Tell Me What You See: Text-Guided Real-World Image Denoising
Erez Yosef, Raja Giryes
TL;DR
This work tackles denoising in real-world, low-light imaging by using a text caption as an extra prior. It introduces a text-guided diffusion model operating in the raw sensor domain, conditioned on CLIP embeddings of scene captions and fused with the noisy input. A realistic sensor-noise model and a LoRA-based fine-tuning pipeline bridge simulated and real-world statistics, with evaluations on synthetic and real captures from two cameras. The results show enhanced perceptual quality and texture fidelity when captions guide reconstruction, suggesting a practical pathway for caption-assisted photography.
Abstract
Image reconstruction from noisy sensor measurements is challenging and many methods have been proposed for it.
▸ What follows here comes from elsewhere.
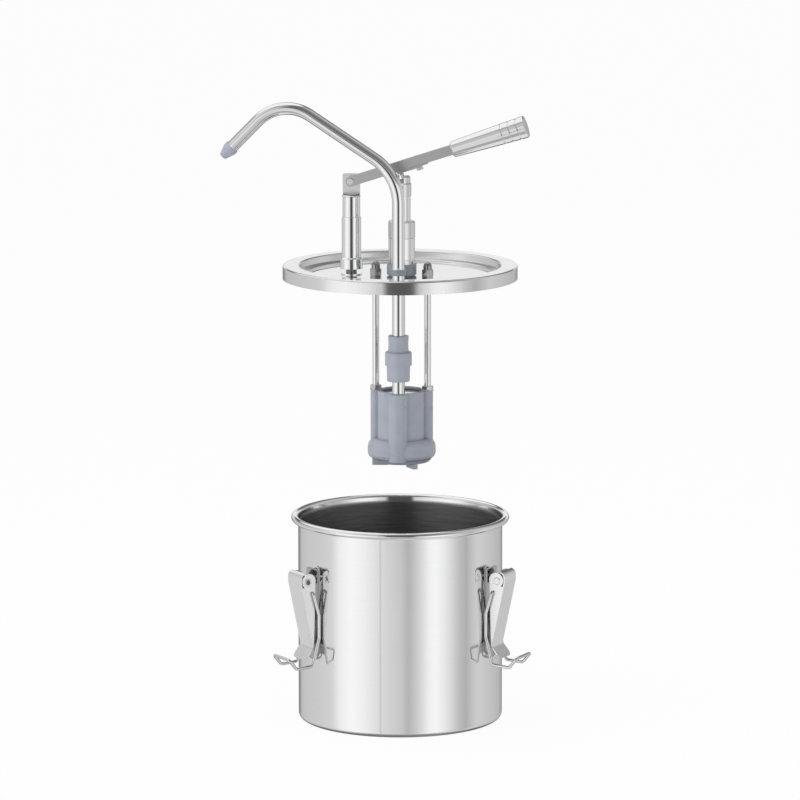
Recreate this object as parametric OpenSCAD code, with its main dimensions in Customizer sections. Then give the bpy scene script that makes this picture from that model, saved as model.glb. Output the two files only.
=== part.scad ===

Yet, most approaches focus on learning robust natural image priors while modeling the scene's noise statistics. In extremely low-light conditions, these methods often remain insufficient. Additional information is needed, such as multiple captures or, as suggested here, scene description. As an alternative, we propose using a text-based description of the scene as an additional prior, something the photographer can easily provide. Inspired by the remarkable success of text-guided diffusion models in image generation, we show that adding image caption information significantly improves image denoising and reconstruction for both synthetic and real-world images.